What kind of reader were you as a child? Which childhood books and authors stick with you most?

I remember Rudyard Kipling’s “Just So Stories,” the Grimm Brothers’ fairy tales, “Mike Mulligan and His Steam Shovel” and “The Little House,” by Virginia Lee Burton, and of course all of Nancy Drew. I read my brother Howard’s copies of “Stranger in a Strange Land” and “The Lord of the Rings.” Somewhere along the way my mother had bought an old bookcase that came filled with books, including the 28 leather-bound volumes of the 1911 edition of the Encyclopaedia Britannica. Years later I learned it was written by the most knowledgeable and opinionated and literary scholars of the time.

You’re organizing a literary dinner party. Which three writers, dead or alive, do you invite?
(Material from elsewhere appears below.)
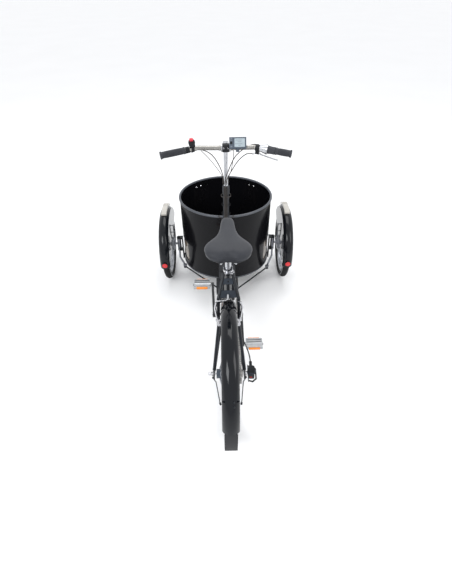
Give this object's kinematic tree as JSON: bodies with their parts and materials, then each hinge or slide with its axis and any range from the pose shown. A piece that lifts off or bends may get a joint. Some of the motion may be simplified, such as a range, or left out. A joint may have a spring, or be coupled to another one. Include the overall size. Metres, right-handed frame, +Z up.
{
  "type": "adult cargo tricycle",
  "caption": "Adult cargo tricycle with a round open tub between two steered front wheels, a straight handlebar, saddle, cranks and one chain-driven rear wheel under a long fender.",
  "frame": {"origin": "on the ground, under the middle of the machine's length and width", "axes": "+Y is the way it rides, +X is to the rider's right, +Z is up"},
  "size_m": [0.891, 1.792, 1.142],
  "materials": {
    "tub_shell": "gloss",
    "tub_floor": "fine grain",
    "hoop": "satin",
    "window": "clear, brown tint",
    "bolt": "polished",
    "frame_paint": "gloss",
    "alloy": "satin",
    "bar": "satin",
    "polished": "polished",
    "chain_steel": "oiled",
    "black_plastic": "satin",
    "fender_gloss": "gloss",
    "flap_rubber": "matte",
    "cable_skin": "satin",
    "battery_case": "fine grain",
    "grip_rubber": "matte",
    "lever_black": "gloss",
    "horn_red": "gloss",
    "display_case": "satin",
    "lamp": "gloss",
    "tyre_rubber": "moulded",
    "hub_grey": "satin",
    "crank_black": "satin",
    "pedal_alloy": "cast",
    "saddle_cover": "fine grain",
    "knuckle_grey": "cast"
  },
  "bodies": {
    "frame": {"tub_rear_wall": "tub_shell", "tub_front_wall": "tub_shell", "tub_floor": "tub_floor", "tub_hoops": "hoop", "tub_windows": "window", "tub_bolts": "bolt", "front_beam": "frame_paint", "column_tube": "frame_paint", "main_frame": "frame_paint", "rear_triangle": "frame_paint", "seat_clamp": "alloy", "rear_axle": "polished", "click_box": "black_plastic", "chain": "chain_steel", "rear_fender": "fender_gloss", "mud_flap": "flap_rubber", "fender_stays": "frame_paint", "brake_cables": "cable_skin"},
    "battery": {"battery": "battery_case"},
    "steering": {"steering_column": "frame_paint", "stem": "alloy", "handlebar": "bar", "handlebar_cables": "cable_skin", "grip_left": "grip_rubber", "grip_right": "grip_rubber", "shifter_housing": "alloy", "brake_bracket_left": "lever_black", "brake_bracket_right": "lever_black", "horn_body": "black_plastic", "display": "display_case"},
    "twist_grip": {"twist_grip": "grip_rubber"},
    "lever_left": {"brake_lever_left": "lever_black"},
    "lever_right": {"brake_lever_right": "alloy"},
    "horn_button": {"horn_button": "horn_red"},
    "mode_button": {"mode_button": "black_plastic"},
    "knuckle_left": {"knuckle_left": "knuckle_grey", "front_fender_left": "fender_gloss", "fender_lights_left": "lamp"},
    "knuckle_right": {"knuckle_right": "knuckle_grey", "front_fender_right": "fender_gloss", "fender_lights_right": "lamp"},
    "tie_rod_left": {"tie_rod_left": "frame_paint"},
    "tie_rod_right": {"tie_rod_right": "frame_paint"},
    "front_wheel_left": {"front_wheel_left": "alloy", "front_tyre_left": "tyre_rubber"},
    "front_wheel_right": {"front_wheel_right": "alloy", "front_tyre_right": "tyre_rubber"},
    "rear_wheel": {"rear_rim": "alloy", "rear_hub": "hub_grey", "rear_tyre": "tyre_rubber"},
    "sprocket": {"sprocket": "chain_steel"},
    "crank": {"chainring": "crank_black", "crank_left": "crank_black", "crank_right": "crank_black"},
    "pedal_left": {"pedal_left": "pedal_alloy"},
    "pedal_right": {"pedal_right": "pedal_alloy"},
    "seat": {"seatpost": "alloy", "saddle": "saddle_cover"},
    "v_brake_left": {"v_brake_left": "alloy"},
    "v_brake_right": {"v_brake_right": "alloy"}
  },
  "joints": [
    {"name": "battery_lift", "type": "slide", "parent": "frame", "child": "battery", "axis": [0, 0, 1], "range_m": [0, 0.1]},
    {"name": "steering_turn", "type": "hinge", "parent": "frame", "child": "steering", "pos_m": [0, 0.296, 0.5], "axis": [0, 0, 1], "range_deg": [-28, 28]},
    {"name": "knuckle_left_turn", "type": "hinge", "parent": "frame", "child": "knuckle_left", "pos_m": [-0.335, 0.646, 0.25], "axis": [0, 0, 1], "range_deg": [-28.5, 28.5]},
    {"name": "knuckle_right_turn", "type": "hinge", "parent": "frame", "child": "knuckle_right", "pos_m": [0.335, 0.646, 0.25], "axis": [0, 0, 1], "range_deg": [-28.5, 28.5]},
    {"name": "tie_rod_left_turn", "type": "hinge", "parent": "steering", "child": "tie_rod_left", "pos_m": [0.04, 0.186, 0.126], "axis": [0, 0, 1], "range_deg": [-28.5, 28.5]},
    {"name": "tie_rod_right_turn", "type": "hinge", "parent": "steering", "child": "tie_rod_right", "pos_m": [-0.04, 0.186, 0.104], "axis": [0, 0, 1], "range_deg": [-28.5, 28.5]},
    {"name": "front_wheel_left_spin", "type": "hinge", "parent": "knuckle_left", "child": "front_wheel_left", "pos_m": [-0.41, 0.646, 0.25], "axis": [1, 0, 0], "continuous": true},
    {"name": "front_wheel_right_spin", "type": "hinge", "parent": "knuckle_right", "child": "front_wheel_right", "pos_m": [0.41, 0.646, 0.25], "axis": [1, 0, 0], "continuous": true},
    {"name": "rear_wheel_spin", "type": "hinge", "parent": "frame", "child": "rear_wheel", "pos_m": [0, -0.554, 0.33], "axis": [1, 0, 0], "continuous": true},
    {"name": "crank_turn", "type": "hinge", "parent": "frame", "child": "crank", "pos_m": [0, -0.124, 0.292], "axis": [1, 0, 0], "continuous": true},
    {"name": "sprocket_spin", "type": "hinge", "parent": "frame", "child": "sprocket", "pos_m": [0, -0.554, 0.33], "axis": [1, 0, 0], "continuous": true},
    {"name": "pedal_left_spin", "type": "hinge", "parent": "crank", "child": "pedal_left", "pos_m": [-0.14, 0.00996, 0.39666], "axis": [1, 0, 0], "continuous": true},
    {"name": "pedal_right_spin", "type": "hinge", "parent": "crank", "child": "pedal_right", "pos_m": [0.14, -0.25796, 0.18734], "axis": [1, 0, 0], "continuous": true},
    {"name": "brake_lever_right_squeeze", "type": "hinge", "parent": "steering", "child": "lever_right", "pos_m": [0.15732, 0.22675, 1.06646], "axis": [-0.2966, -0.879, -0.3733], "range_deg": [0, 16], "stiffness_Nm_per_rad": 0.6, "springref_deg": -8.59},
    {"name": "brake_lever_left_squeeze", "type": "hinge", "parent": "steering", "child": "lever_left", "pos_m": [-0.19398, 0.22827, 1.07316], "axis": [-0.23, 0.5298, 0.8163], "range_deg": [0, 16], "stiffness_Nm_per_rad": 0.6, "springref_deg": -8.59},
    {"name": "twist_grip_turn", "type": "hinge", "parent": "steering", "child": "twist_grip", "pos_m": [0.311, 0.17, 1.078], "axis": [-0.9544, 0.2869, 0.0828], "range_deg": [0, 80]},
    {"name": "horn_push", "type": "slide", "parent": "steering", "child": "horn_button", "axis": [0.0793, 0.0238, -0.9966], "range_m": [0, 0.003], "stiffness_N_per_m": 400, "springref_m": -0.001},
    {"name": "mode_push", "type": "slide", "parent": "steering", "child": "mode_button", "axis": [0, 0.866, -0.5], "range_m": [0, 0.001], "stiffness_N_per_m": 600, "springref_m": -0.001},
    {"name": "saddle_height", "type": "slide", "parent": "frame", "child": "seat", "axis": [0, -0.3746, 0.9272], "range_m": [-0.06, 0.08]},
    {"name": "v_brake_left_swing", "type": "hinge", "parent": "frame", "child": "v_brake_left", "pos_m": [-0.043, -0.441, 0.556], "axis": [0, 0.8866, -0.4625], "range_deg": [0, 5.2]},
    {"name": "v_brake_right_swing", "type": "hinge", "parent": "frame", "child": "v_brake_right", "pos_m": [0.043, -0.441, 0.556], "axis": [0, -0.8866, 0.4625], "range_deg": [0, 5.2]}
  ],
  "couplings": [
    {"joint": "knuckle_left_turn", "follows": "steering_turn", "ratio": 1},
    {"joint": "knuckle_right_turn", "follows": "steering_turn", "ratio": 1},
    {"joint": "tie_rod_left_turn", "follows": "steering_turn", "ratio": -1},
    {"joint": "tie_rod_right_turn", "follows": "steering_turn", "ratio": -1},
    {"joint": "sprocket_spin", "follows": "crank_turn", "ratio": 2},
    {"joint": "v_brake_left_swing", "follows": "brake_lever_right_squeeze", "ratio": 0.32},
    {"joint": "v_brake_right_swing", "follows": "brake_lever_right_squeeze", "ratio": 0.32}
  ]
}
I’ve photographed the rooms and gardens at Charleston Farmhouse, in the English countryside, several times, and also the house and gardens at Monk’s House, a few miles away, where Virginia and Leonard Woolf lived. At Charleston, Vanessa Bell and Duncan Grant painted the walls, the floor, the furniture, the lamps, the shades. The house looms large in my imagination. I fantasize about a dinner party there. The Woolfs and various other Bloomsbury figures would be guests: E. M. Forster, Lytton Strachey, Dora Carrington, John Maynard Keynes and his wife, Lydia Lopokova. Maybe Frederick Ashton and Vita Sackville-West and T. S. Eliot.

What do you plan to read next?

I was photographing Hugh Jackman recently for the revival of “The Music Man.” We were incorporating dance moves into the pictures. At the start of the shoot he gave me a worn paperback book with one of Barbara Morgan’s photographs of Martha Graham on the cover. It was Agnes de Mille’s biography of Graham. He said he had just read it and when he finished a book he liked to pass it on.

And Paul McCartney’s “The Lyrics,” a two-volume book set that tells Paul’s story through his songs. It’s filled with so much life.